Task statement:
Take the data below and repeat it exactly.

__________________________________________________

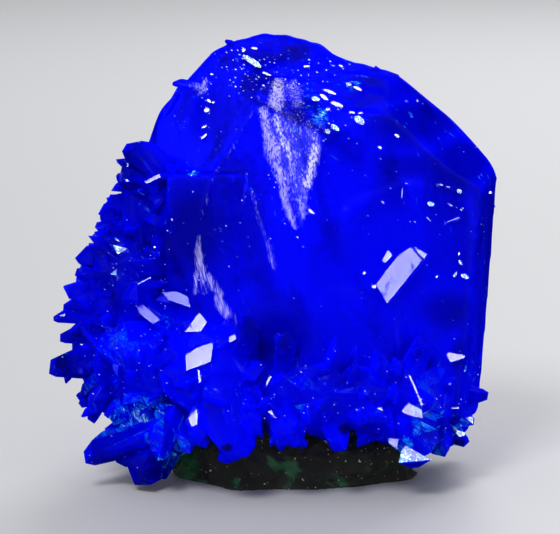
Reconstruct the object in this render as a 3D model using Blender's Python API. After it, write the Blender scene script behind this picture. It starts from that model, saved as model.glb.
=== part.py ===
"""Chalcanthite specimen: one great blue crystal in a crust of small ones, over a lump of dark rock.

The great crystal and the crust have grown into each other, so they are one solid. The rock is a
second one, with a flat underside that the specimen rests on.

Lengths are in millimetres and written as the specimen is seen from the front: across to the right,
up, and toward the viewer. The front view looks down by VIEW_TILT, and place() turns such a point
into world metres with +Z up.
"""

from collections import namedtuple
import math
import random

import bmesh
import bpy
from mathutils import Matrix, Vector, noise
from mathutils.bvhtree import BVHTree

MM = 0.001

# How far the front view looks down, how far the floor lies below the height that the front view
# counts from, and the front-view place of the middle of the specimen's box
VIEW_TILT = math.radians(10.0)
FLOOR_DROP = 2.5
CENTRE_ACROSS = -1.30
CENTRE_AWAY = 4.82

# Play between the crystals and the rock, and between the crystals and the floor
ROCK_GAP = 0.35
FLOOR_GAP = 0.6

# Faces of the great crystal: the way each one faces, and a point on it
Face = namedtuple("Face", "facing through")
GREAT_CRYSTAL = {
    "front left": Face((-0.49, 0.00, 0.87), (-23.4, 50.0, 8.0)),
    "front right": Face((0.37, 0.00, 0.93), (40.0, 50.0, 10.0)),
    "right side": Face((0.94, -0.09, 0.33), (43.4, 63.0, 1.0)),
    "right back": Face((0.90, -0.05, -0.43), (43.2, 60.0, 0.0)),
    "back right": Face((0.49, 0.00, -0.87), (36.0, 50.0, -13.0)),
    "back left": Face((-0.37, 0.00, -0.93), (-10.0, 50.0, -15.0)),
    "left side": Face((-0.97, 0.05, 0.24), (-25.6, 66.0, 0.0)),
    "middle left": Face((-0.45, 0.24, 0.86), (4.6, 51.0, 24.0)),
    "upper left": Face((-0.65, 0.34, 0.68), (-4.4, 77.4, 12.0)),
    "upper right": Face((0.26, 0.26, 0.93), (4.6, 51.0, 24.0)),
    "striated": Face((-0.20, 0.35, 0.91), (4.6, 51.0, 24.0)),
    "dome front": Face((0.07, 0.75, 0.65), (-4.4, 77.4, 12.0)),
    "dome back": Face((0.05, 0.75, -0.66), (0.0, 88.0, -7.0)),
    "upper back": Face((-0.20, 0.42, -0.88), (-10.0, 66.0, -17.0)),
    "right corner": Face((0.86, 0.51, 0.10), (42.4, 65.0, 0.0)),
    "right slope": Face((0.71, 0.69, 0.10), (34.4, 73.8, -2.0)),
    "right slope front": Face((0.56, 0.60, 0.57), (30.0, 74.6, 4.0)),
    "right bend": Face((0.63, 0.77, 0.08), (26.2, 81.0, -3.0)),
    "right shoulder": Face((0.27, 0.96, 0.06), (17.0, 85.0, -4.0)),
    "left slope": Face((-0.75, 0.66, 0.08), (-18.5, 82.0, -2.0)),
    "left bevel": Face((-0.94, 0.34, 0.05), (-25.0, 73.0, -2.0)),
    "dome left": Face((-0.47, 0.88, 0.05), (-11.5, 88.7, -2.0)),
    "dome upper left": Face((-0.29, 0.957, 0.05), (-6.6, 90.6, -2.0)),
    "foot": Face((0.00, -1.00, 0.00), (0.0, 15.0, 0.0)),
}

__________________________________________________

Response for this exercise:
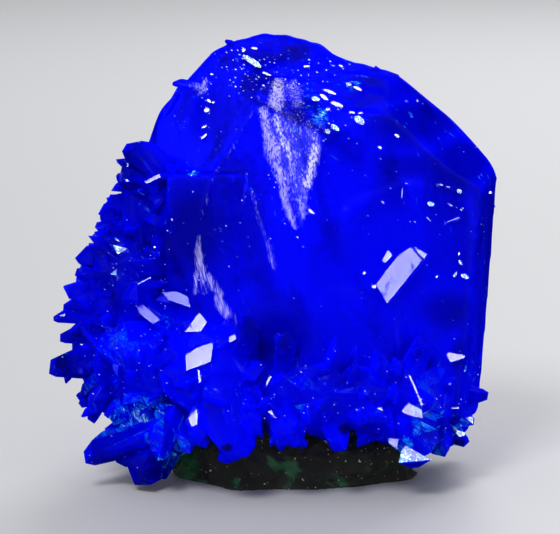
Reconstruct the object in this render as a 3D model using Blender's Python API. After it, write the Blender scene script behind this picture. It starts from that model, saved as model.glb.
=== part.py ===
"""Chalcanthite specimen: one great blue crystal in a crust of small ones, over a lump of dark rock.

The great crystal and the crust have grown into each other, so they are one solid. The rock is a
second one, with a flat underside that the specimen rests on.

Lengths are in millimetres and written as the specimen is seen from the front: across to the right,
up, and toward the viewer. The front view looks down by VIEW_TILT, and place() turns such a point
into world metres with +Z up.
"""

from collections import namedtuple
import math
import random

import bmesh
import bpy
from mathutils import Matrix, Vector, noise
from mathutils.bvhtree import BVHTree

MM = 0.001

# How far the front view looks down, how far the floor lies below the height that the front view
# counts from, and the front-view place of the middle of the specimen's box
VIEW_TILT = math.radians(10.0)
FLOOR_DROP = 2.5
CENTRE_ACROSS = -1.30
CENTRE_AWAY = 4.82

# Play between the crystals and the rock, and between the crystals and the floor
ROCK_GAP = 0.35
FLOOR_GAP = 0.6

# Faces of the great crystal: the way each one faces, and a point on it
Face = namedtuple("Face", "facing through")
GREAT_CRYSTAL = {
    "front left": Face((-0.49, 0.00, 0.87), (-23.4, 50.0, 8.0)),
    "front right": Face((0.37, 0.00, 0.93), (40.0, 50.0, 10.0)),
    "right side": Face((0.94, -0.09, 0.33), (43.4, 63.0, 1.0)),
    "right back": Face((0.90, -0.05, -0.43), (43.2, 60.0, 0.0)),
    "back right": Face((0.49, 0.00, -0.87), (36.0, 50.0, -13.0)),
    "back left": Face((-0.37, 0.00, -0.93), (-10.0, 50.0, -15.0)),
    "left side": Face((-0.97, 0.05, 0.24), (-25.6, 66.0, 0.0)),
    "middle left": Face((-0.45, 0.24, 0.86), (4.6, 51.0, 24.0)),
    "upper left": Face((-0.65, 0.34, 0.68), (-4.4, 77.4, 12.0)),
    "upper right": Face((0.26, 0.26, 0.93), (4.6, 51.0, 24.0)),
    "striated": Face((-0.20, 0.35, 0.91), (4.6, 51.0, 24.0)),
    "dome front": Face((0.07, 0.75, 0.65), (-4.4, 77.4, 12.0)),
    "dome back": Face((0.05, 0.75, -0.66), (0.0, 88.0, -7.0)),
    "upper back": Face((-0.20, 0.42, -0.88), (-10.0, 66.0, -17.0)),
    "right corner": Face((0.86, 0.51, 0.10), (42.4, 65.0, 0.0)),
    "right slope": Face((0.71, 0.69, 0.10), (34.4, 73.8, -2.0)),
    "right slope front": Face((0.56, 0.60, 0.57), (30.0, 74.6, 4.0)),
    "right bend": Face((0.63, 0.77, 0.08), (26.2, 81.0, -3.0)),
    "right shoulder": Face((0.27, 0.96, 0.06), (17.0, 85.0, -4.0)),
    "left slope": Face((-0.75, 0.66, 0.08), (-18.5, 82.0, -2.0)),
    "left bevel": Face((-0.94, 0.34, 0.05), (-25.0, 73.0, -2.0)),
    "dome left": Face((-0.47, 0.88, 0.05), (-11.5, 88.7, -2.0)),
    "dome upper left": Face((-0.29, 0.957, 0.05), (-6.6, 90.6, -2.0)),
    "foot": Face((0.00, -1.00, 0.00), (0.0, 15.0, 0.0)),
}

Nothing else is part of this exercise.